Speaking to Construction Week in March this year, Karim Nassif, associate director of infrastructure finance at S&P Global Ratings, noted that Basel III will make it harder for banks to offer long-term project financing support, likely placing further pressure on the region’s construction industry.

He elaborated: “The construction sector is feeling the strain in terms of its operational ability to deliver the GCC’s vast infrastructure pipeline. According to S&P Global Ratings’ estimates, the GCC has a funding gap of roughly $270bn. If the region is going to deliver this infrastructure pipeline in spite of the funding gap, stakeholders are going to need to secure project finance [from other areas].” 

Like Nassif, Shimmy Mathew recognises the need to pursue non-traditional forms of financing. But rather than propose it as a possible course of action for the industry, he says that it’s a practice that is already being adopted in the Middle East. 

The chief financial officer of KBW Investments tells Construction Week that in the past couple of years, a dearth of liquidity in local and international banking systems has been the biggest challenge facing the construction sector. 

“Regionally, this has been a direct result of the price of oil, which is still the primary driver for economic growth in many countries across the Middle East,” he explains. “A slowdown in government spending means that bank deposits drop and lending tends to dry up, as lenders think more selectively about granting loans.
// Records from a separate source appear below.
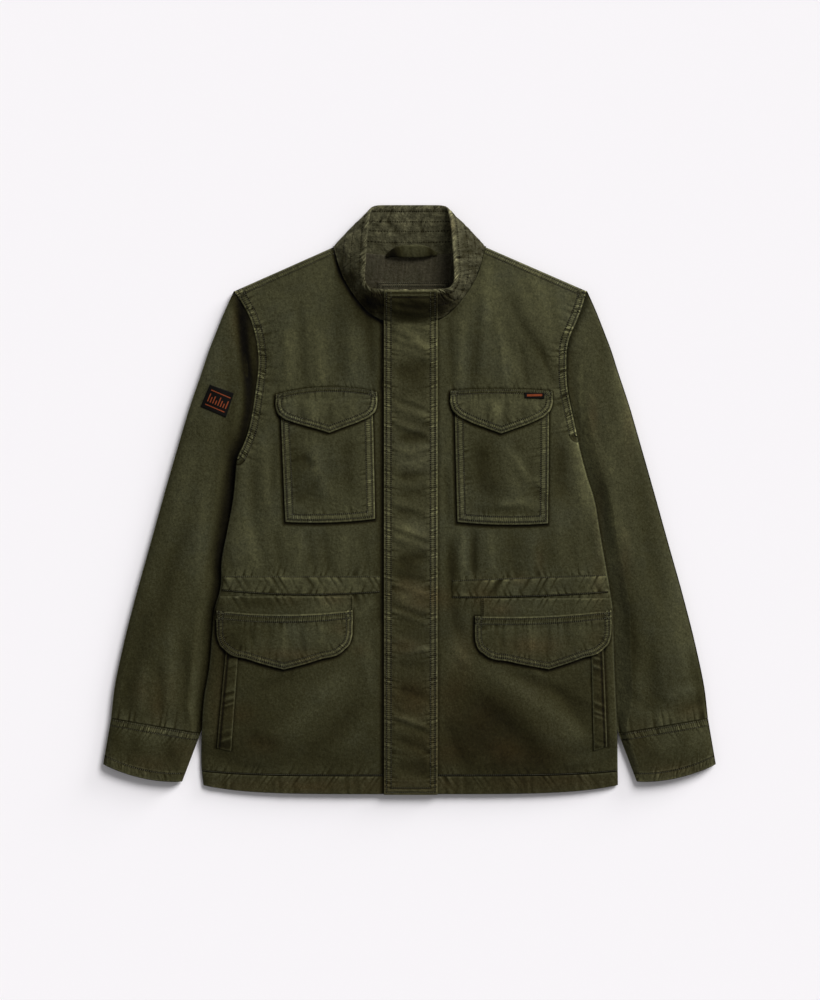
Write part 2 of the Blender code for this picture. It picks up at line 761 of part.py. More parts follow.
def hem_plan(columns, side, start=0.0):
    """Plan places of half a turned hem, from its seam to its lower edge."""
    out = start + columns * (half_width(HEM_SEAM_SIDE_Y, side) - start)
    high, low = hem_seam_y(out) - SEAM_GAP, hem_y(out)
    y = between(high[None, :], low[None, :], HEM_ROWS[:, None])
    return start + columns[None, :] * (half_width(y[:, -1:], side) - start), y


def hem_normals(form, out, y, side):
    """Normals of a hem, level across its seam and its side seam."""
    normals = without(height_normals(form, out, y, side), TOWARD_COLLAR)
    normals[:, -1] = without(normals[:, -1], UP)
    return normals


def make_hem_front(side):
    """The turned hem of a front."""
    out, y = hem_plan(HEM_FRONT_COLUMNS, side, closing_edge(side))
    outer = np.stack([side * out, y, body_top(out, y, side)], axis=-1)
    outer[:, -1, 2] += SEAM_GAP / 2.0
    inner = outer - hem_normals(body_top, out, y, side) * HEM_WALL
    return wall(f"hem_front_{SIDE_NAMES[side]}", outer, inner)


def make_hem_back():
    """The turned hem of the back."""
    halves = {}
    for side in (LEFT, RIGHT):
        out, y = hem_plan(HEM_BACK_COLUMNS, side)
        outer = np.stack([side * out, y, body_bottom(out, y, side)], axis=-1)
        outer[:, -1, 2] -= SEAM_GAP / 2.0
        halves[side] = (outer, outer + hem_normals(body_bottom, out, y, side) * HEM_WALL)
    return wall("hem_back", *join_halves(halves))


# ---------------------------------------------------------------------------------------------------
# Sleeves and cuffs
# ---------------------------------------------------------------------------------------------------


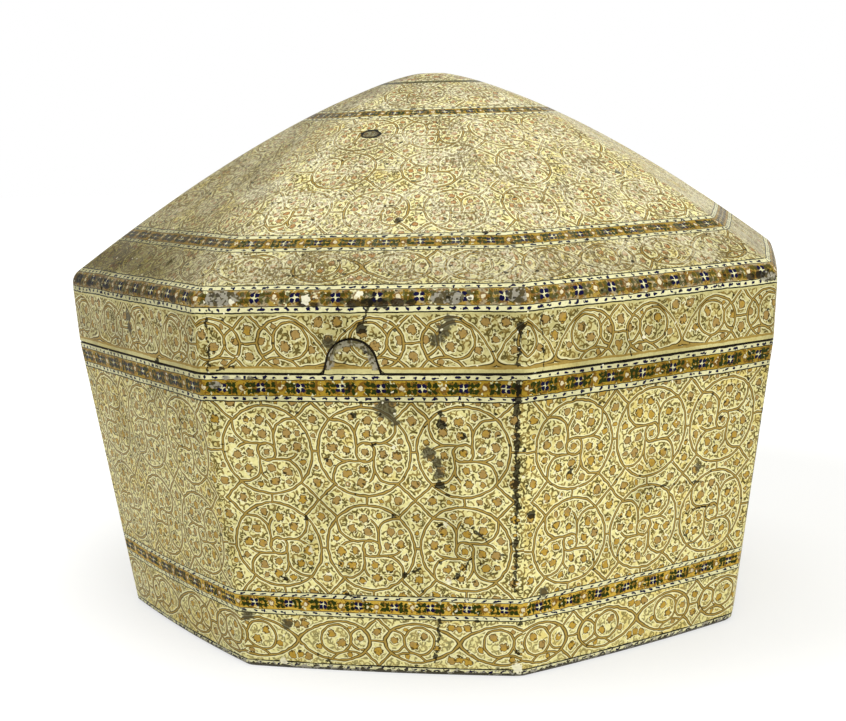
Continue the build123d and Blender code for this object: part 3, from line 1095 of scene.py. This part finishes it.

Meanwhile, the cost of lending rises at the same time. 

“This has been compounded by new international regulatory standards, such as Basel III, which have made some banks more reluctant to allocate long-term loans.”

 In an effort to weather this challenging financing climate, construction companies are reportedly becoming creative in their efforts to obtain funding for their projects. 

“Against this backdrop, construction industry stakeholders have generally had to become a little more creative when it comes to securing financing,” explains Mathew. “As well as more traditional forms of financing, companies are now looking at a variety of options, including private equity players, specialist infrastructure funds, and capital markets – through bonds and/or sukuk – to make up the shortfall.”

He clarifies, however, that the extent of the impact of low liquidity differs from country to country. “This has affected the banking sectors of some countries more than others; in the UAE, the Central Bank’s Credit Sentiment Survey for the second quarter of this year suggested that demand for credit appeared to have stabilised following a recovery registered in the previous quarter.”